このプロジェクトは、新材料・新規構造等を利用して太陽光発電の「変換効率40%超」かつ「発電コストが汎用電力料金並み(7円/kWh)」達成のための探索研究を行い、2050年までの実用化を目指すものです。
本成果によって、この目標の達成が大きく促進され、高効率太陽電池の早期実用化が期待されます。
※1 化合物3接合型太陽電池 : インジウムやガリウムなど、2種類以上の元素からなる化合物を材料とした光吸収層を3層重ね、各層で異なる波長の光を吸収させることで、高い変換効率を実現する太陽電池
※2 2011年11月4日現在、研究レベルにおける非集光太陽電池セルにおいて(シャープ株式会社調べ)
※3 2011年9月、産業技術総合研究所(世界の太陽電池の公的測定機関の一つ)により確認された数値(セル面積 : 約1cm2)
1. 背景
地球温暖化対策やエネルギーセキュリティ向上のため、世界的に太陽光発電への期待は大きくなっています。太陽光発電を更に普及させていくためには、変換効率等の性能を飛躍的に向上させ、低コスト太陽電池の開発を進めることが重要です。

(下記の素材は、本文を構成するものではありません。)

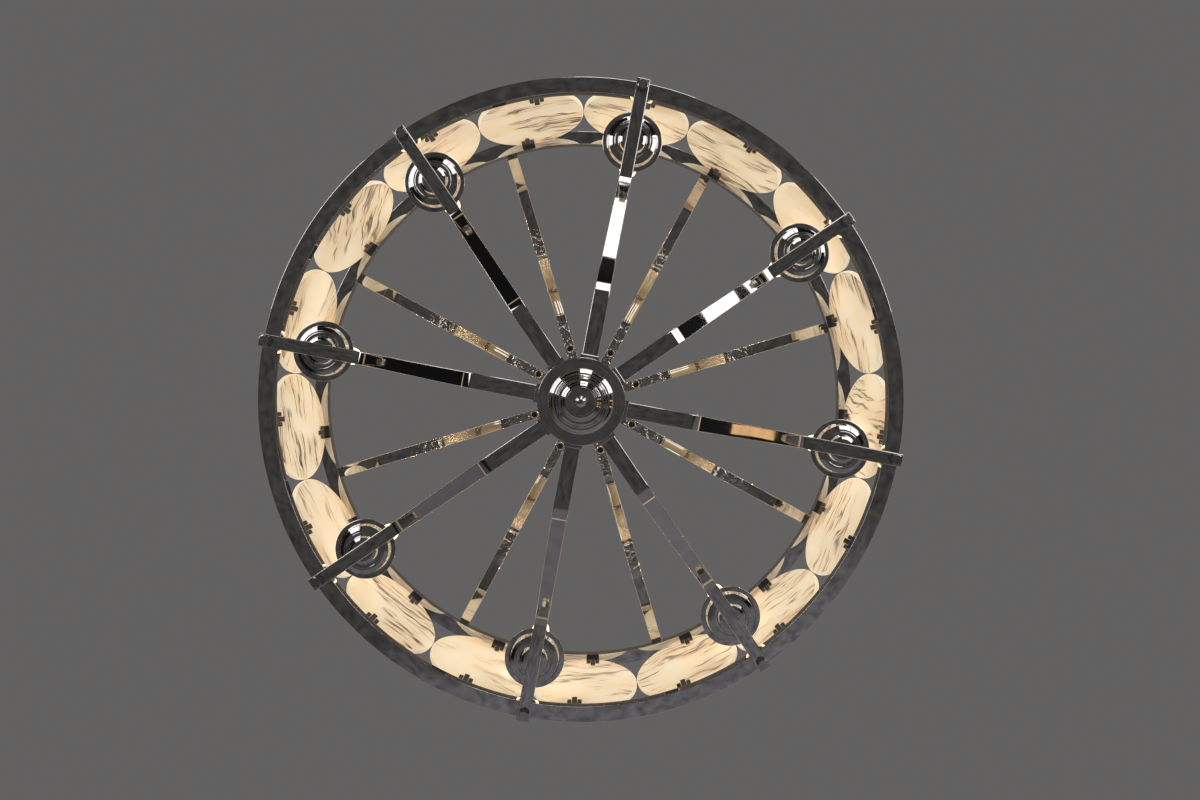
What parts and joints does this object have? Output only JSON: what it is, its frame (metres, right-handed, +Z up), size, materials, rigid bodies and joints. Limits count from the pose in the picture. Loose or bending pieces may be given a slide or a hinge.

このような背景の下、NEDOは日本の技術的優位性を超長期に亘って維持し、産業競争力強化に資する技術を開発するため、2050年に向けた長期的視野に立ち、国内の知見・技術を結集して、新材料・新規構造等を利用した革新的な太陽光発電技術を開発しています。
2. 今回の成果
太陽電池の重要な性能の一つに、光のエネルギーを電気エネルギーに変換する「変換効率」があります。現在、導入されている太陽電池の約80%を占めるシリコン結晶の太陽電池は、市販製品で最高20%程度の変換効率を有しています。太陽光発電を更に普及させていくためには、狭い面積でも十分な発電量が得られるように、この変換効率を向上させていく事が重要なポイントとなります。
NEDOは、将来の高効率太陽電池の一つである化合物太陽電池の開発をシャープ㈱に委託して進め、2009年10月に化合物3接合型太陽電池で変換効率35.8%まで高めることに成功しました。今回新たに、各太陽電池層を直列に繋ぐために必要な接合部の抵抗を低減させることで、太陽電池の最大出力が向上し、変換効率アップを実現しました。
3. 今後の予定
プロジェクト目標である40%超の変換効率達成のため、今後、更なる効率向上を進めるとともに、実用化へ向けたコスト低減などの技術開発を進めていきます。集光型太陽電池*を始め、狭い面積でも十分な発電量が得られる太陽電池としての実用化へ向け、努力していきます。